Mountain waves are atmospheric waves that form when stable air flows over a mountain range and oscillates up and down on the downwind side.
What is a downslope windstorm?
A downslope windstorm is a damaging wind event in which air accelerates down the lee side of a mountain range and reaches the surface as strong or destructive gusts.
What are rotor winds?
Rotor winds are violent rolling air circulations that can form beneath mountain waves. They are especially dangerous for aircraft because they can create severe low-level turbulence.
Are rotor clouds dangerous?
Rotor clouds are not dangerous by themselves, but they can mark areas of intense turbulence and strong rotor winds beneath mountain wave systems.
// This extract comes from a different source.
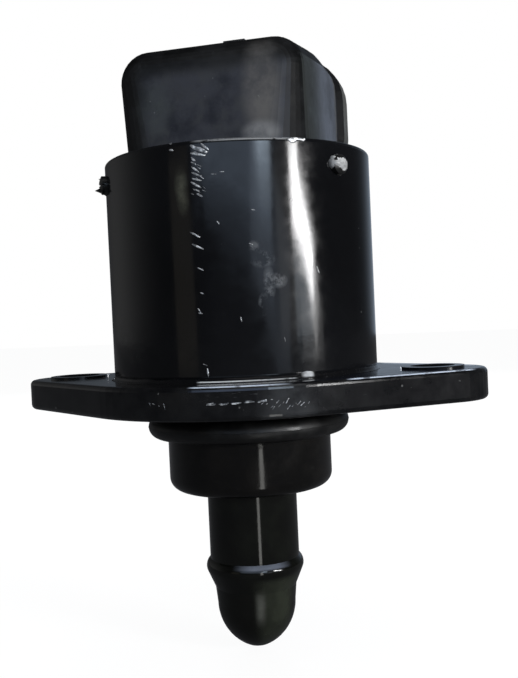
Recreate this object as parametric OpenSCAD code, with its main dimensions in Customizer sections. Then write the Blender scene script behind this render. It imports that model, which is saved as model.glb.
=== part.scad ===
// Idle air control valve: a small claw-pole stepper motor in a painted steel can on a
// two-hole flange, with a moulded electrical socket on top and a sliding pintle below.
// Millimetres. Z is the valve's axis, with the socket up and the pintle down. X runs
// through both bolt holes, and the socket's mouth faces +Y. The origin is the centre of
// the flange's underside, the face that is bolted down.

/* [Can] */
// Outer diameter of the drawn steel can
can_d = 35; // [34:0.5:40]
// Sheet thickness of the can
can_wall = 1.2; // [0.9:0.1:1.5]
// Height of the can above the flange
can_h = 28.2; // [27.6:0.2:34]
// Outside radius where the can's wall turns into its floor
can_corner_r = 0.8; // [0.4:0.1:0.9]
// Outside radius of the can's rim
rim_r = 0.5; // [0.2:0.1:0.7]

/* [Flange] */
// Thickness of the flange plate
flange_t = 4; // [3:0.1:6]
// Distance between the two bolt holes
hole_pitch = 49.4; // [47:0.2:56]
// Diameter of each bolt hole
hole_d = 5.6; // [4.5:0.1:6.6]
// Radius of the rounded ends of the flange
lobe_r = 6.8; // [6.4:0.1:9]
// Radius of the flange's round middle
flange_mid_r = 22; // [19:0.2:24]
// Radius along the flange's edges
flange_edge_r = 0.6; // [0.3:0.1:1.2]
// Height of the raised ring that punching leaves round each hole
hole_ring_h = 0.3; // [0.1:0.1:0.6]
// Width of that ring
hole_ring_w = 1.2; // [0.8:0.1:2]

/* [Nose] */
// Diameter of the nose below the flange
nose_d = 21.8; // [21:0.2:23]
// Length of the nose below the flange
nose_len = 11.1; // [10.5:0.2:14]
// Radius of the nose's lower edge
nose_end_r = 1.7; // [1:0.1:2.6]
// Thickness of the collar that seats on the can's floor
collar_t = 2; // [1.6:0.1:2.4]
// Thickness of the rubber sealing ring
o_ring_t = 3; // [2.6:0.1:3.6]
// Depth of the groove that holds the sealing ring
o_groove_depth = 0.5; // [0.3:0.1:0.8]
// Height of nose between the flange and the groove
o_groove_drop = 0.9; // [0.5:0.1:1.8]

/* [Pintle] */
// Diameter of the pintle's sliding stem
stem_d = 12; // [11:0.2:12.6]
// Wall of the hollow upper stem
stem_wall = 1.1; // [0.9:0.1:1.4]
// Length of stem between the nose and the bead, as it rests
stem_out = 10.6; // [10:0.1:13]
// Largest diameter of the bead
bead_d = 13.1; // [12.8:0.1:14]
// Radius of the bead's section
bead_r = 1.4; // [1:0.1:1.5]
// Length over which the bead runs into the tip
bead_blend = 2.8; // [2:0.1:3.4]
// Length of the tip below the middle of the bead
tip_len = 10.9; // [9.5:0.1:12]
// Length of the tip's nearly straight part
tip_straight = 5; // [4:0.1:5.6]
// Diameter of the tip just below the bead
tip_root_d = 11.5; // [10.8:0.1:12]
// Diameter of the tip where its point starts
tip_mid_d = 10.5; // [9.8:0.1:10.8]
// Diameter of the flat at the end of the tip
tip_end_d = 3; // [1.5:0.1:4]
// Travel into the nose from rest
travel_in = 7.5; // [5:0.25:8]
// Travel out of the nose from rest
travel_out = 1; // [0.5:0.1:1.5]
// Width of each guide key on the stem
key_w = 1.6; // [1.2:0.1:2.4]
// Height of each guide key
key_h = 0.7; // [0.5:0.1:0.9]
// Length of each guide key
key_len = 2.4; // [1.6:0.1:2.6]

/* [Motor] */
// Height of one phase of the stator
phase_h = 9; // [8.5:0.1:9.2]
// Claws on each yoke
claw_count = 6; // [4:1:7]
// Sheet thickness of the yokes
yoke_t = 1; // [0.8:0.1:1.2]
// Bore of the stator
stator_bore_d = 16; // [15.6:0.1:17]
// Width of a claw at its root
claw_root_w = 3.4; // [2.6:0.1:3.6]
// Width of a claw at its tip
claw_tip_w = 1.8; // [1.2:0.1:2.2]
// Wall of the bobbins
bobbin_wall = 0.8; // [0.6:0.1:1]
// Depth of the windings below the bobbin's edge
winding_drop = 0.6; // [0.4:0.1:1]
// Air gap between the magnet and the claws
air_gap = 0.4; // [0.3:0.05:0.6]
// Wall of the magnet ring
magnet_wall = 2.9; // [2:0.1:3]
// Diameter of the lead screw
screw_d = 4; // [3.4:0.1:4.4]

/* [Bearings] */
// Outer diameter of the ball bearing
bearing_d = 16; // [15.6:0.1:17]
// Bore of the ball bearing
bearing_bore_d = 8; // [7.4:0.1:8.2]
// Width of the ball bearing
bearing_w = 4; // [3.6:0.1:4.6]
// Balls in the bearing
ball_count = 8; // [6:1:9]
// Diameter of the balls
ball_d = 2.38; // [2:0.02:2.5]
// Thickness of the spring's seat washer
seat_t = 0.6; // [0.4:0.1:1]
// Outer diameter of the rear bush
bush_d = 9.2; // [8.4:0.1:10]
// Length of the rear bush
bush_len = 2.4; // [1.8:0.1:2.8]
// Diameter of the rotor's rear journal
journal_d = 6; // [5.6:0.1:6.6]
// Thickness of the thrust washer
thrust_t = 0.5; // [0.3:0.1:0.8]
// Wire of the return spring
spring_wire_d = 0.8; // [0.5:0.05:0.9]
// Turns of the return spring
spring_turns = 8; // [5:1:9]

/* [Socket] */
// Width of the closed end of the socket
block_w = 23.8; // [22.4:0.2:24.2]
// Distance of the closed end from the axis
block_front = 12; // [10.5:0.1:12.4]
// Height of the closed end above the can's rim
block_h = 13.1; // [11.8:0.1:13.6]
// Corner radius of the closed end
block_corner_r = 3.9; // [3:0.1:5]
// Radius along the closed end's top edge
block_edge_r = 2.8; // [1.2:0.1:3.2]
// Radius of the closed end's upright edges
block_side_r = 4.6; // [2.4:0.1:5]
// Width of the socket's shell
shell_w = 24.4; // [23.4:0.2:25]
// Height of the shell above the can's rim
shell_h = 15.2; // [14.2:0.1:16]
// Corner radius of the shell
shell_corner_r = 5.2; // [4:0.1:6.5]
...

What is the difference between Föhn and Chinook winds?
Föhn and Chinook winds are both warm, dry downslope winds. Föhn is the classic Alpine version, while Chinook is famous on the lee side of the Rocky Mountains.
What are Bora winds?
Bora winds are cold, dense, powerful downslope winds that often affect the Adriatic coast. They can produce violent gusts and major transport hazards.
Why are mountain waves dangerous for aviation?
Mountain waves can produce severe turbulence, strong vertical motion, wind shear and lee-side downdrafts. These hazards can affect aircraft even when skies look mostly clear.
Are mountain waves extreme wind phenomena?
Yes. Mountain waves, rotor winds and downslope windstorms are extreme wind phenomena because they can produce damaging non-tornadic winds and severe turbulence.